* _TASK DETAILS_
Extract all lines from the data beneath that include the word "into".

-- -- --

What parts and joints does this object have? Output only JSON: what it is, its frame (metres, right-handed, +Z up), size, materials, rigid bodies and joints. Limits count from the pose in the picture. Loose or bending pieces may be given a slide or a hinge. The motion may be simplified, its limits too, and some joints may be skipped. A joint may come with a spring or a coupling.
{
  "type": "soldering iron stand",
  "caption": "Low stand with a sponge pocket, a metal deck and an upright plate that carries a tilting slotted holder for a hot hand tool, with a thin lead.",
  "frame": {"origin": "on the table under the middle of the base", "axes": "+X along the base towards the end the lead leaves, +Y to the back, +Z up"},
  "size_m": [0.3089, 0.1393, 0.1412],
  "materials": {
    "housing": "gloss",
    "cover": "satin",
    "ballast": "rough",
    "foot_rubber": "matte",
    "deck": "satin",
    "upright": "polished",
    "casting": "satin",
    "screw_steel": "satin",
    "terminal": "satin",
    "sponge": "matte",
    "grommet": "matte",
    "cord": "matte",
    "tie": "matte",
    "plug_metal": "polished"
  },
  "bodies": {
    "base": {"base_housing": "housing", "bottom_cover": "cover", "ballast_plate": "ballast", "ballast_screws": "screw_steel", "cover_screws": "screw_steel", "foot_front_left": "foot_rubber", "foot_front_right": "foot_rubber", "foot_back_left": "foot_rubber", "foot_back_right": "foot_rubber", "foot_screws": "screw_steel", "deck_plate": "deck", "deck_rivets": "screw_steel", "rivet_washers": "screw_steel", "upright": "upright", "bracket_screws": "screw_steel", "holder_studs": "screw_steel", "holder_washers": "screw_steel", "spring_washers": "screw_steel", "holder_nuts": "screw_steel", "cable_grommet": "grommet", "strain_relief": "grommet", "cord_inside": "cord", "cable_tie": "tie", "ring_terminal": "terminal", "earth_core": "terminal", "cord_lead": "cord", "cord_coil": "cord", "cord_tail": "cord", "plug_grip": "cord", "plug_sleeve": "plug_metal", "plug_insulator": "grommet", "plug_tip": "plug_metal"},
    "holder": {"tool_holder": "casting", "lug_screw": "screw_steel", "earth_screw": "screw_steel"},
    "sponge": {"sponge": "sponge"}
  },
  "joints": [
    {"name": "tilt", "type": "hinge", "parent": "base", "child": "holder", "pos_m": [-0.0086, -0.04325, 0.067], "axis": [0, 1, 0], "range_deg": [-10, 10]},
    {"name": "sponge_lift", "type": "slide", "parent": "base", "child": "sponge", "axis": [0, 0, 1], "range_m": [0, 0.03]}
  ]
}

-- -- --

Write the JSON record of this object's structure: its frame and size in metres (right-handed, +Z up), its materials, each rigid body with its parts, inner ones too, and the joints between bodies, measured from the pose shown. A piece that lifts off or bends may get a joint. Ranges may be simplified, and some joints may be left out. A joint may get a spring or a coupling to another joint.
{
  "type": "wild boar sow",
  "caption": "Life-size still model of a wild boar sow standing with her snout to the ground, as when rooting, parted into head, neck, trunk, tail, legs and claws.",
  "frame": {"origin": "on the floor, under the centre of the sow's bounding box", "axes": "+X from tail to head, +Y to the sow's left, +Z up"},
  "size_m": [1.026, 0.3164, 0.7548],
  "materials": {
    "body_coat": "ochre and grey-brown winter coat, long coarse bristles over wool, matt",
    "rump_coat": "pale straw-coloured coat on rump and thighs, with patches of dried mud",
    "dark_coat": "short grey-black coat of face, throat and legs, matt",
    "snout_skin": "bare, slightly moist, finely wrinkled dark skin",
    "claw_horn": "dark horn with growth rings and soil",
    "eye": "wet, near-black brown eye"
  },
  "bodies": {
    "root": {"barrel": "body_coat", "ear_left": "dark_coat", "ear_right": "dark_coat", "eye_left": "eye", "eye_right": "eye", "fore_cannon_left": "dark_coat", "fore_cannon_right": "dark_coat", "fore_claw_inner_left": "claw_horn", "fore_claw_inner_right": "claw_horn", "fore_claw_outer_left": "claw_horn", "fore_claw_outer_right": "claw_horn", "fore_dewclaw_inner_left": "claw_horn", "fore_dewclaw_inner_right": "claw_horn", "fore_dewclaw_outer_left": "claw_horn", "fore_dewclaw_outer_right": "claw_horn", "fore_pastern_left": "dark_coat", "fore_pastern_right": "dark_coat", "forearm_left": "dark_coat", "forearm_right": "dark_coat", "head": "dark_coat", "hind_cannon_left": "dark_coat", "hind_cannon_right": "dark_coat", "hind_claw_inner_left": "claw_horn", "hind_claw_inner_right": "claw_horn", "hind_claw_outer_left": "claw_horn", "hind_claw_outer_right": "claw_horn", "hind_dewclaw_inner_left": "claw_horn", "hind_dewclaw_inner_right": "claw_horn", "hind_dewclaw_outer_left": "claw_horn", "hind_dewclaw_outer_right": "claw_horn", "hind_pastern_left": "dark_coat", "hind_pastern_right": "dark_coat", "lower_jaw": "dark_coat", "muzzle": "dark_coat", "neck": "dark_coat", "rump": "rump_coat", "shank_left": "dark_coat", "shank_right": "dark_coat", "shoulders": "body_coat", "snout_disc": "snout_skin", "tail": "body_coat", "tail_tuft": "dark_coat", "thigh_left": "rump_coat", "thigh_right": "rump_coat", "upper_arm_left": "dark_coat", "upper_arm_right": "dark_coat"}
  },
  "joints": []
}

-- -- --

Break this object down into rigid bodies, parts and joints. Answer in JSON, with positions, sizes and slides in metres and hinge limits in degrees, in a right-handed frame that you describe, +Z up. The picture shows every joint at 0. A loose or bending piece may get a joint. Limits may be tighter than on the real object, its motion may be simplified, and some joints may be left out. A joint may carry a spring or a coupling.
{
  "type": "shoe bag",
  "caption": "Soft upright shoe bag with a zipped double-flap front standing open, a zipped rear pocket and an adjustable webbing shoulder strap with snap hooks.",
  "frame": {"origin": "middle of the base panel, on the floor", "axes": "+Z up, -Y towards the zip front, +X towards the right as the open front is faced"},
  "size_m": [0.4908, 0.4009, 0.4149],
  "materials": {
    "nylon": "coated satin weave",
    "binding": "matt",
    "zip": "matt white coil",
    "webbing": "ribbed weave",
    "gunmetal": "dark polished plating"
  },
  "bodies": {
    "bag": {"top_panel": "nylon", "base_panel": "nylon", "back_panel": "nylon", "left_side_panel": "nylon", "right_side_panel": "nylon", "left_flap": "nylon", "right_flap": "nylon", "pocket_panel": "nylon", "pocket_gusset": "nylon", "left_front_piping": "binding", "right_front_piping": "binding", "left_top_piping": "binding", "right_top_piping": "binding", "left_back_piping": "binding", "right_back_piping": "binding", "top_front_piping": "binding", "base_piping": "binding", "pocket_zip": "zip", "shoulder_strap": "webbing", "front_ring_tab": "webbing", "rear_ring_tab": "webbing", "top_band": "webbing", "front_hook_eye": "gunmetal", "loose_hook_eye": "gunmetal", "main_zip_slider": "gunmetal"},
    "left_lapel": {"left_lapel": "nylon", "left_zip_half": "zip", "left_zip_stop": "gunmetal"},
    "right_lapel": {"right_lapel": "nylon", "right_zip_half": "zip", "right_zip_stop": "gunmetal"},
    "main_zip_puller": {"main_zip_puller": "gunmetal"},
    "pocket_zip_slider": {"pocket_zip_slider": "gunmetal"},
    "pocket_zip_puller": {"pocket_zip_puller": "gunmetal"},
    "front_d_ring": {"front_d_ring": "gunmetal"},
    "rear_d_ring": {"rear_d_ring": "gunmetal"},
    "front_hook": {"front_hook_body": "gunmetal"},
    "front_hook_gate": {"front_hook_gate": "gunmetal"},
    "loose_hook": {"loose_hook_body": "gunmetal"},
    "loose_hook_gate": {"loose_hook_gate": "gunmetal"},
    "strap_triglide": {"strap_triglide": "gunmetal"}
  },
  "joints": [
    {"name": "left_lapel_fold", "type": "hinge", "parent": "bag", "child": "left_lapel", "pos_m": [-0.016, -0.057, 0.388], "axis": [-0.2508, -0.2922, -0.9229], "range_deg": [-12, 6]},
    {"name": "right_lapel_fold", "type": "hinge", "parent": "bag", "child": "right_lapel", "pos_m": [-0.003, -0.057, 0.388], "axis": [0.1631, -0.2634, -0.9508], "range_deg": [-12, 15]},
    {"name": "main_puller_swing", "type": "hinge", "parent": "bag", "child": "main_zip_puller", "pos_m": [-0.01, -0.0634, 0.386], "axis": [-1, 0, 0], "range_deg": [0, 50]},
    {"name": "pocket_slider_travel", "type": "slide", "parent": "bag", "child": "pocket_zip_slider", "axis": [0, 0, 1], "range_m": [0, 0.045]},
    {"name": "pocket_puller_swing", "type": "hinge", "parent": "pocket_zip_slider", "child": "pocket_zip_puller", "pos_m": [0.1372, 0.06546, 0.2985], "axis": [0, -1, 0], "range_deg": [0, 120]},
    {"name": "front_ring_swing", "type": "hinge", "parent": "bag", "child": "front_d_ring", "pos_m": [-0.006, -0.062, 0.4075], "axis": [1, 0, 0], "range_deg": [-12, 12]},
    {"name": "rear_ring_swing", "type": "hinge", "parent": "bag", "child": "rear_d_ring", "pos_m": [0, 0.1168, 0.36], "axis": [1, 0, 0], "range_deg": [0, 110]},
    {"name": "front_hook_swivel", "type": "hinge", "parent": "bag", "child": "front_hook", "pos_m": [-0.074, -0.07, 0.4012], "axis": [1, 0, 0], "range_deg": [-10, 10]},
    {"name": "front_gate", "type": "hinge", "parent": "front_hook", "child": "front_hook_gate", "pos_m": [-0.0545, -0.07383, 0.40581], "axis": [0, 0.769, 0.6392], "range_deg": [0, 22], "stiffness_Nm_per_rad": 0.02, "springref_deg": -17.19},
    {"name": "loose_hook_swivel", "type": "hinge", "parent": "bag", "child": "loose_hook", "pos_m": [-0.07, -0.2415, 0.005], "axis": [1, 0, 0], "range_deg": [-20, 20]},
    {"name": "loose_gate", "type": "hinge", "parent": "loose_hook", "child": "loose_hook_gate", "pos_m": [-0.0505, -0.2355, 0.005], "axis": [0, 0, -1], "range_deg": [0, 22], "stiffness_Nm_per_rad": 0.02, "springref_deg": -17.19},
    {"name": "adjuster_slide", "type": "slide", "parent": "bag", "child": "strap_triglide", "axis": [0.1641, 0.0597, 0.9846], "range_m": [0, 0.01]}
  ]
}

-- -- --

* _PROBLEM SOLUTION_
  "caption": "Life-size still model of a wild boar sow standing with her snout to the ground, as when rooting, parted into head, neck, trunk, tail, legs and claws.",
Break this object down into rigid bodies, parts and joints. Answer in JSON, with positions, sizes and slides in metres and hinge limits in degrees, in a right-handed frame that you describe, +Z up. The picture shows every joint at 0. A loose or bending piece may get a joint. Limits may be tighter than on the real object, its motion may be simplified, and some joints may be left out. A joint may carry a spring or a coupling.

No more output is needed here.